William Bates Chappell - MD
Just trying to understand the comments on the category. If we go back from what we've heard from most food companies, it was that consumer takeaway in general in January and February was pretty weak. It got a little better in March, and it's gotten better in April. But you gave kind of guidance, I think updated guidance in mid-February, and now we're kind of talking about it being even worse. So is that the way to look at it that things were holding up okay for at least the bread category for the first 2 months and have gotten worse since then? Or is there something I'm missing?
R. Steven Kinsey - CFO and EVP
No. I think when you look generally coming out in February when we gave guidance, we were seeing kind of a sluggish start. But that's -- typically February has been a slow month in our industry, but we are beginning to see some trends pick up but because of the -- where the quarter came in, what you had to make up to get back into the upper end of your range would be pretty significant for the rest of the year. So, I don't see the category -- from a category perspective, there would be no way to make up the loss that you had in the first quarter from a top line perspective.
William Bates Chappell - MD
So trends, as we look into March and April, are a little bit better. It's just you can't make up kind of the quarter in general?
R. Steven Kinsey - CFO and EVP
Yes. March was better. We're actually seeing better trends April, May. But I don't see -- we don't see that there's the opportunity to make up the loss from the first quarter.
Allen L. Shiver - CEO, President and Director
Right.
William Bates Chappell - MD
Okay. And just making sure I understood, if you're expecting the category to be down 1% and you to be just even though at the low end of 0 to 2%, what is that implying in terms of market share gains for this year?

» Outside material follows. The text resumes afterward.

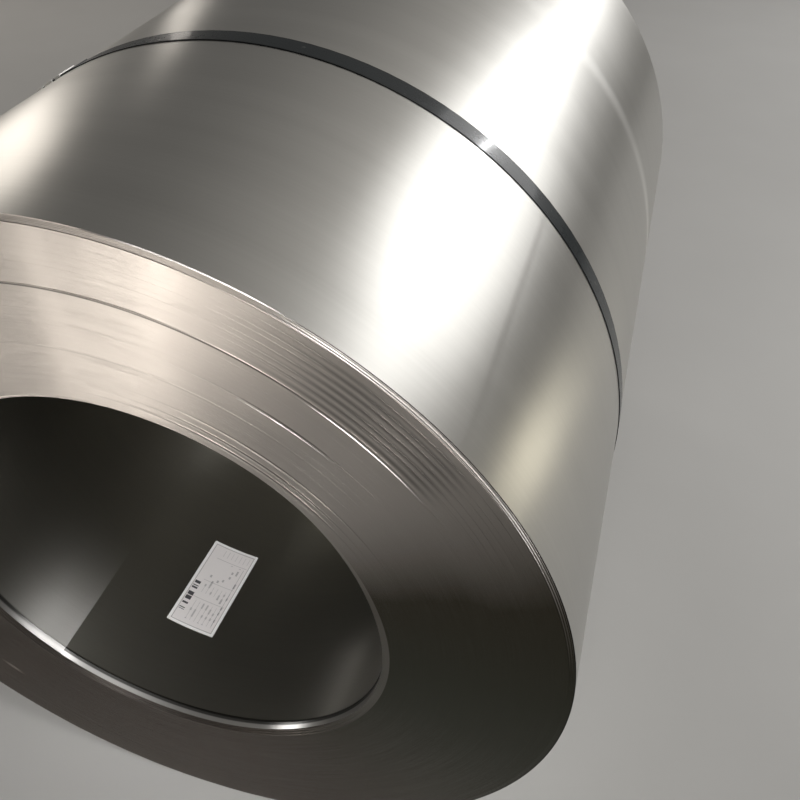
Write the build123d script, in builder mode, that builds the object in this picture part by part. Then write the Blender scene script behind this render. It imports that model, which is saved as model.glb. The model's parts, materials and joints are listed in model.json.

R. Steven Kinsey - CFO and EVP
From a share perspective, we did see growth in the first quarter from a share perspective. The big driver of our confidence has to do with the organic category and the performance we're seeing there. I don't have the specific share number with me, but we are anticipating share growth just like we saw in the first quarter.
William Bates Chappell - MD
Okay. And then last question. And sorry if I'm just a little confused. But if I'm looking at last year, you didn't -- there were some consulting charges throughout the year for Project Centennial that were not excluded. And this year, we are kind of excluding everything. So how should I look that on a year-over-year basis? I mean, is there any Project Centennial that is not excluded this year or last year? I'm sorry for the confusing question.

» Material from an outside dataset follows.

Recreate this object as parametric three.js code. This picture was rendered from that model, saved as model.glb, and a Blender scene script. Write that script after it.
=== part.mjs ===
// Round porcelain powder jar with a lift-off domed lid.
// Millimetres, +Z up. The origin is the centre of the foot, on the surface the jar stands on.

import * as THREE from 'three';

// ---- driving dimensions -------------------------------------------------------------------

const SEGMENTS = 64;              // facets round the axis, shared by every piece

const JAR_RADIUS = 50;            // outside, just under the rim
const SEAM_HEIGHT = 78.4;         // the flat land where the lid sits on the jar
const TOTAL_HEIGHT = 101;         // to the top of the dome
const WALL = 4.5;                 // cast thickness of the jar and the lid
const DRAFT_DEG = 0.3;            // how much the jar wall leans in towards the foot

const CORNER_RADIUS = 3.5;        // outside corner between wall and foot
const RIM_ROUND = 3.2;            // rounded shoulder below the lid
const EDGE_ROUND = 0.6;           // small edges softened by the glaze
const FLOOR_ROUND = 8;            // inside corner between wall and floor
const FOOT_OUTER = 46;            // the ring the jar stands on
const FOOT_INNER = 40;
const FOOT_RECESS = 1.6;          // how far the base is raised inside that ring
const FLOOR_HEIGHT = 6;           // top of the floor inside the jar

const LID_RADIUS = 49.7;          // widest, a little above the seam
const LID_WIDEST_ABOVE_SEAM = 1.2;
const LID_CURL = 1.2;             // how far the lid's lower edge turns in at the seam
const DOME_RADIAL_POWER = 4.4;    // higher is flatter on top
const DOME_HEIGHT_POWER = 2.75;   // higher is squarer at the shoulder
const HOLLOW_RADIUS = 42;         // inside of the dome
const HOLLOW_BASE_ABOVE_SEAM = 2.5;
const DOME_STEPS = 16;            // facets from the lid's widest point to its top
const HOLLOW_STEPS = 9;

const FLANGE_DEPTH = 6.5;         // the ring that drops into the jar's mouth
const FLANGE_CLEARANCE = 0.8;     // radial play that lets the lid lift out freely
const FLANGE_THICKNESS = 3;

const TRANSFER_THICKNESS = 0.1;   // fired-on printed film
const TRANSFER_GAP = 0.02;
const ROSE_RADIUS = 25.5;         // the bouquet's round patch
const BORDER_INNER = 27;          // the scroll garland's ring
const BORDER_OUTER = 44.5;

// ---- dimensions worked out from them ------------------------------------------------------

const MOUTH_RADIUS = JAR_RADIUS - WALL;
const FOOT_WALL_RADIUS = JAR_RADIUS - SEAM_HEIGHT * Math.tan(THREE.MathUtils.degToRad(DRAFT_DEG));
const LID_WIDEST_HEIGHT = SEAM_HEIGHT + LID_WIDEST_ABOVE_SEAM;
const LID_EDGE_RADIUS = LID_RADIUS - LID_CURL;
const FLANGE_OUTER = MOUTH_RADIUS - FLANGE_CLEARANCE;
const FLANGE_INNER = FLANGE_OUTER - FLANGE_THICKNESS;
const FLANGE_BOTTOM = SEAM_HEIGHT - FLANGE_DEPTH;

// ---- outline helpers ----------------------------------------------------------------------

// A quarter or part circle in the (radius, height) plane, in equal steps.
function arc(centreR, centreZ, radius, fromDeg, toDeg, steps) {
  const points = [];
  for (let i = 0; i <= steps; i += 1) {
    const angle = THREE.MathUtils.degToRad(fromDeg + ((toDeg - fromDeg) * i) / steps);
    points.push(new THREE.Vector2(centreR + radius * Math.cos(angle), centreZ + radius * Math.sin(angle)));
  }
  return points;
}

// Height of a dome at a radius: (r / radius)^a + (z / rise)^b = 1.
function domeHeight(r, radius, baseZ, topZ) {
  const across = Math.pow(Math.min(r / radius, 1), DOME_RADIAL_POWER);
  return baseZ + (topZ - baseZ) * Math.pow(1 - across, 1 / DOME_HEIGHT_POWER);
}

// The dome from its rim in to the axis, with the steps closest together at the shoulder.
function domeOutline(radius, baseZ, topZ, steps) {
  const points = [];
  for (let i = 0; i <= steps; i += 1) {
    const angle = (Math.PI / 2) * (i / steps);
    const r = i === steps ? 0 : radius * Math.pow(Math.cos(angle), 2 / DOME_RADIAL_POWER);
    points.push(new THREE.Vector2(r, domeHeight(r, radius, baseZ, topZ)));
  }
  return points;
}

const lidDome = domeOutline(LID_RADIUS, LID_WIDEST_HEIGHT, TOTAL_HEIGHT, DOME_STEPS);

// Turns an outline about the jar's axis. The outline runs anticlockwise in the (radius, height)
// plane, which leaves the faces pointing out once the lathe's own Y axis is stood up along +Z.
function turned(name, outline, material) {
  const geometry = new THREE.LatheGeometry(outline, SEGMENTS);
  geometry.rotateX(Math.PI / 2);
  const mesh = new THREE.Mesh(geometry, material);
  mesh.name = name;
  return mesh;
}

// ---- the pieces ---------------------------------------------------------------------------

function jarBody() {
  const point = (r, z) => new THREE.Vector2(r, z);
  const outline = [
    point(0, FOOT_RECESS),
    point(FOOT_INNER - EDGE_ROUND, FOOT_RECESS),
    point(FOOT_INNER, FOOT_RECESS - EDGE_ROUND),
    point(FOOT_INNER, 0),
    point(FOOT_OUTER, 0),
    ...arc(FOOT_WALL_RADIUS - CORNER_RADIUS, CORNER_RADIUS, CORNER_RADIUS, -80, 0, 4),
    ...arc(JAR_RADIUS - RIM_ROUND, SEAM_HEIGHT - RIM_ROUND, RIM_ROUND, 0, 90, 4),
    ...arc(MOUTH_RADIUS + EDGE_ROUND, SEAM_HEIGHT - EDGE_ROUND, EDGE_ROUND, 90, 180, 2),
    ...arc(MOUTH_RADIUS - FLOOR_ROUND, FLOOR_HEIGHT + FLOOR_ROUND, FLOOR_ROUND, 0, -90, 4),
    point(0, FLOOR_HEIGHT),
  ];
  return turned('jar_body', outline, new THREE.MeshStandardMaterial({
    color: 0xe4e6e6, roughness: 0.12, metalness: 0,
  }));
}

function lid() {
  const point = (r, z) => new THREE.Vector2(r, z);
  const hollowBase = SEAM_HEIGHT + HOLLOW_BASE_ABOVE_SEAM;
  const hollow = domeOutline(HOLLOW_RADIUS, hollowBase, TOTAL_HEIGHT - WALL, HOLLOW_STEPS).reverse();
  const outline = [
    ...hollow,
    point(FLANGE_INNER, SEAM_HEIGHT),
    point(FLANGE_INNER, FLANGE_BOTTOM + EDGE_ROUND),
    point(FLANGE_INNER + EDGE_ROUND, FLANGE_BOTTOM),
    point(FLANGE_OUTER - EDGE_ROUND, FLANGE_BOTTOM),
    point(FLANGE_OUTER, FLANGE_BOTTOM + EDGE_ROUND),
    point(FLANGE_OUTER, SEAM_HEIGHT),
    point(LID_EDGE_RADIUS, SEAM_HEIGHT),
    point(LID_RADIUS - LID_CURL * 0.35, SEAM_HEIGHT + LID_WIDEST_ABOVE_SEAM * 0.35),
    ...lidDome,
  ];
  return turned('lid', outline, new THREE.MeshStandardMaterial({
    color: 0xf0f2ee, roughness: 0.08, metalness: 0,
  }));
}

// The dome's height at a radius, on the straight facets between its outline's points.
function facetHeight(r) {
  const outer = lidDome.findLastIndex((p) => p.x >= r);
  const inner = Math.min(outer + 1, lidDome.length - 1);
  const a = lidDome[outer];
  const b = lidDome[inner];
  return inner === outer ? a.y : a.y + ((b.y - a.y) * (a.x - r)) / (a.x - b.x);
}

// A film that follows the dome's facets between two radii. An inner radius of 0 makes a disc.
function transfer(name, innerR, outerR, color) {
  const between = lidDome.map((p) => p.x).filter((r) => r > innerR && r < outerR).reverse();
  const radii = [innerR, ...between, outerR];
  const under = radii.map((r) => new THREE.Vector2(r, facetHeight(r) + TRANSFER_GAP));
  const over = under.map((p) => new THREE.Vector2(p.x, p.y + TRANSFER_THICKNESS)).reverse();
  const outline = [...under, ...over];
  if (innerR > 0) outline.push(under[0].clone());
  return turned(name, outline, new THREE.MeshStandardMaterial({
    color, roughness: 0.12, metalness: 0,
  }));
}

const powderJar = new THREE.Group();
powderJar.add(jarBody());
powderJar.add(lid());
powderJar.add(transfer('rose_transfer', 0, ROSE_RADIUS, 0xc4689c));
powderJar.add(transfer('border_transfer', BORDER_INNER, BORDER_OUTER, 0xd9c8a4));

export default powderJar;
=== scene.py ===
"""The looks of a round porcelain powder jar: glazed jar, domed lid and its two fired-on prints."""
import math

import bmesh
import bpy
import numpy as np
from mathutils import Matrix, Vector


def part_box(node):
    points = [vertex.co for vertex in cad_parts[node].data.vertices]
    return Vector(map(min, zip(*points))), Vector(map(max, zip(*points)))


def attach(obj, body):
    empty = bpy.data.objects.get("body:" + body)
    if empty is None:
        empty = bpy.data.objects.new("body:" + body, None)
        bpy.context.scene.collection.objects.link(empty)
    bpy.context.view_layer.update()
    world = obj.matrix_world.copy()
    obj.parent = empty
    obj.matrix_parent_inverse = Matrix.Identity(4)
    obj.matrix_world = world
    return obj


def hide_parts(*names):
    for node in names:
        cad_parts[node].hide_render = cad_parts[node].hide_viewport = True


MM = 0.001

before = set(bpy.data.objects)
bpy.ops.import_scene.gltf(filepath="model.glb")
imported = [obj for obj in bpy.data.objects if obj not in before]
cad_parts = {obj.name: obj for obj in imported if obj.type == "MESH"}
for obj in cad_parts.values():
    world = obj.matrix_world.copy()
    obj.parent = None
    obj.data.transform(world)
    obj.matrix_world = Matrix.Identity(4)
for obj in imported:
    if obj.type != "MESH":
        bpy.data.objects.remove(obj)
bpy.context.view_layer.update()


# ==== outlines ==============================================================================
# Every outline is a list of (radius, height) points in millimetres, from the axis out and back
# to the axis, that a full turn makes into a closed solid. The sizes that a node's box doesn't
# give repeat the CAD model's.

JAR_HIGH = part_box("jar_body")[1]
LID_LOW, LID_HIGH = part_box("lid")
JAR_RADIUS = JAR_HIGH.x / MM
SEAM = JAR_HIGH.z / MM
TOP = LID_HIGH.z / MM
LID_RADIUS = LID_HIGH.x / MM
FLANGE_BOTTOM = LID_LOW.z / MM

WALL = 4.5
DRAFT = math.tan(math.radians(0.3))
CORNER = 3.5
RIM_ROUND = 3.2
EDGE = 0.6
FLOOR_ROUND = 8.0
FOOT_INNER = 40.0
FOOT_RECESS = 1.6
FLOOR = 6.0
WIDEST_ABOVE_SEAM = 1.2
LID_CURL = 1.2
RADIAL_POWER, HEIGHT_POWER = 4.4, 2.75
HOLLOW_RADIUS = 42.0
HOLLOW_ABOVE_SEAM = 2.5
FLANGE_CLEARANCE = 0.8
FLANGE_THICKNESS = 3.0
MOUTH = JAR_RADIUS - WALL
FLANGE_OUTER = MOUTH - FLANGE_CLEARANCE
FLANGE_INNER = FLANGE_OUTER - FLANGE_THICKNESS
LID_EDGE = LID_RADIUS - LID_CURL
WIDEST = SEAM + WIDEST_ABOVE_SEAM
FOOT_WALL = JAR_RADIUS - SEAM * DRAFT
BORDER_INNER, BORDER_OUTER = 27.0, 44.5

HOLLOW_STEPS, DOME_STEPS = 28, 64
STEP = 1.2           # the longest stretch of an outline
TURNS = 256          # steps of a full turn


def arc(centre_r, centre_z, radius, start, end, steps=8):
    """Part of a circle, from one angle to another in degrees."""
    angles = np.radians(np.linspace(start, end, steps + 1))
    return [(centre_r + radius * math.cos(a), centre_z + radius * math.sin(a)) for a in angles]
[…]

R. Steven Kinsey - CFO and EVP
Yes. I mean so far, we did not have any costs in the first quarter. So as the year progresses, we'll -- we had roughly little over $6 million last year. I think it was roughly $1 million or so Q2; $1.4 million Q3 and about $3.7 million Q4. So we'll call those out as we -- as the year progresses. So it was about $0.02 last year.
William Bates Chappell - MD
Okay. And that wasn't excluded last year?
R. Steven Kinsey - CFO and EVP
No. Because of the magnitude but now that we're well into the project. If you recall, in December, we actually finished up our diligence phase, and we made the decision to move forward. So once we made that decision to move forward with all the -- with the project, that's when the costs really ramped up.
Operator
That concludes our question-and-answer session. I'd like to turn the call back to Allen Shiver for closing remarks.
Allen L. Shiver - CEO, President and Director
Thank you for your attention today. We're excited about Project Centennial, and we're very excited about the plans we have laid for the -- not only the rest of this year but looking forward in the next 2 to 3 years. Our leadership team is 100% behind the initiative, and we look for plans -- we will continue to keep you current in terms of plans and potential benefits. Thank you for your attention today. This will conclude our call.
Operator
Thank you. Ladies and gentlemen, this concludes today's conference. Thank you for participating. You may now disconnect.